Print out the material that follows word for word.

________________________________________

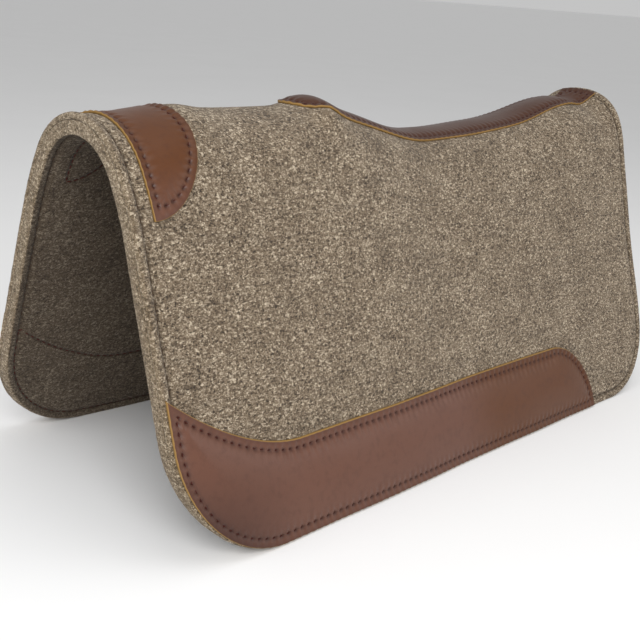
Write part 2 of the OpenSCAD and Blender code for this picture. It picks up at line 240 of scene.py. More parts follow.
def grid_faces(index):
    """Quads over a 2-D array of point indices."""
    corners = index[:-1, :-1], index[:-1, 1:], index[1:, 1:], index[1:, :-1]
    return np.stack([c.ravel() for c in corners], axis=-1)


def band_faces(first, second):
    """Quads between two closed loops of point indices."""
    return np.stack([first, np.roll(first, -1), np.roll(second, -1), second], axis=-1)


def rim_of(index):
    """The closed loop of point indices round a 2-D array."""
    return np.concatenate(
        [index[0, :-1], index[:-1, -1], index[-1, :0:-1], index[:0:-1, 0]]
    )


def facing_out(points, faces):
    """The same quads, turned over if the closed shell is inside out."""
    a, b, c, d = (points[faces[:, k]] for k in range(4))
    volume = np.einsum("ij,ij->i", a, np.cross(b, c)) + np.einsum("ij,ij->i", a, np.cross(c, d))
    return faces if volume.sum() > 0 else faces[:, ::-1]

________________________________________

▸ **WORKED SOLUTION**:
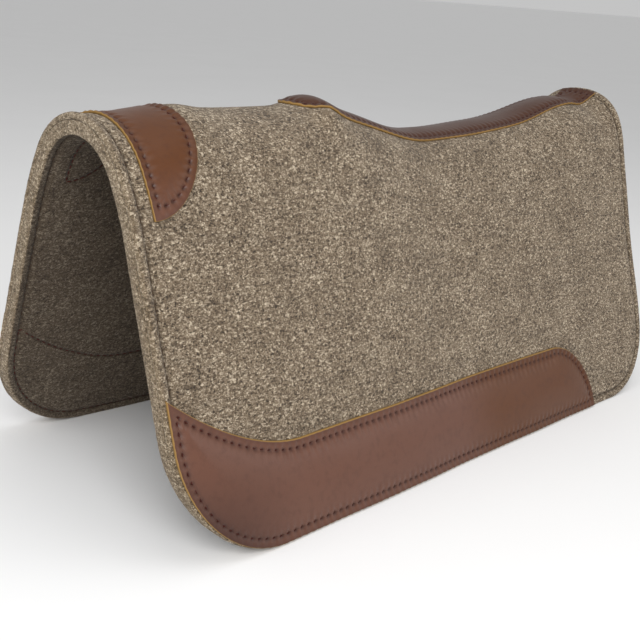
Write part 2 of the OpenSCAD and Blender code for this picture. It picks up at line 240 of scene.py. More parts follow.
def grid_faces(index):
    """Quads over a 2-D array of point indices."""
    corners = index[:-1, :-1], index[:-1, 1:], index[1:, 1:], index[1:, :-1]
    return np.stack([c.ravel() for c in corners], axis=-1)


def band_faces(first, second):
    """Quads between two closed loops of point indices."""
    return np.stack([first, np.roll(first, -1), np.roll(second, -1), second], axis=-1)


def rim_of(index):
    """The closed loop of point indices round a 2-D array."""
    return np.concatenate(
        [index[0, :-1], index[:-1, -1], index[-1, :0:-1], index[:0:-1, 0]]
    )


def facing_out(points, faces):
    """The same quads, turned over if the closed shell is inside out."""
    a, b, c, d = (points[faces[:, k]] for k in range(4))
    volume = np.einsum("ij,ij->i", a, np.cross(b, c)) + np.einsum("ij,ij->i", a, np.cross(c, d))
    return faces if volume.sum() > 0 else faces[:, ::-1]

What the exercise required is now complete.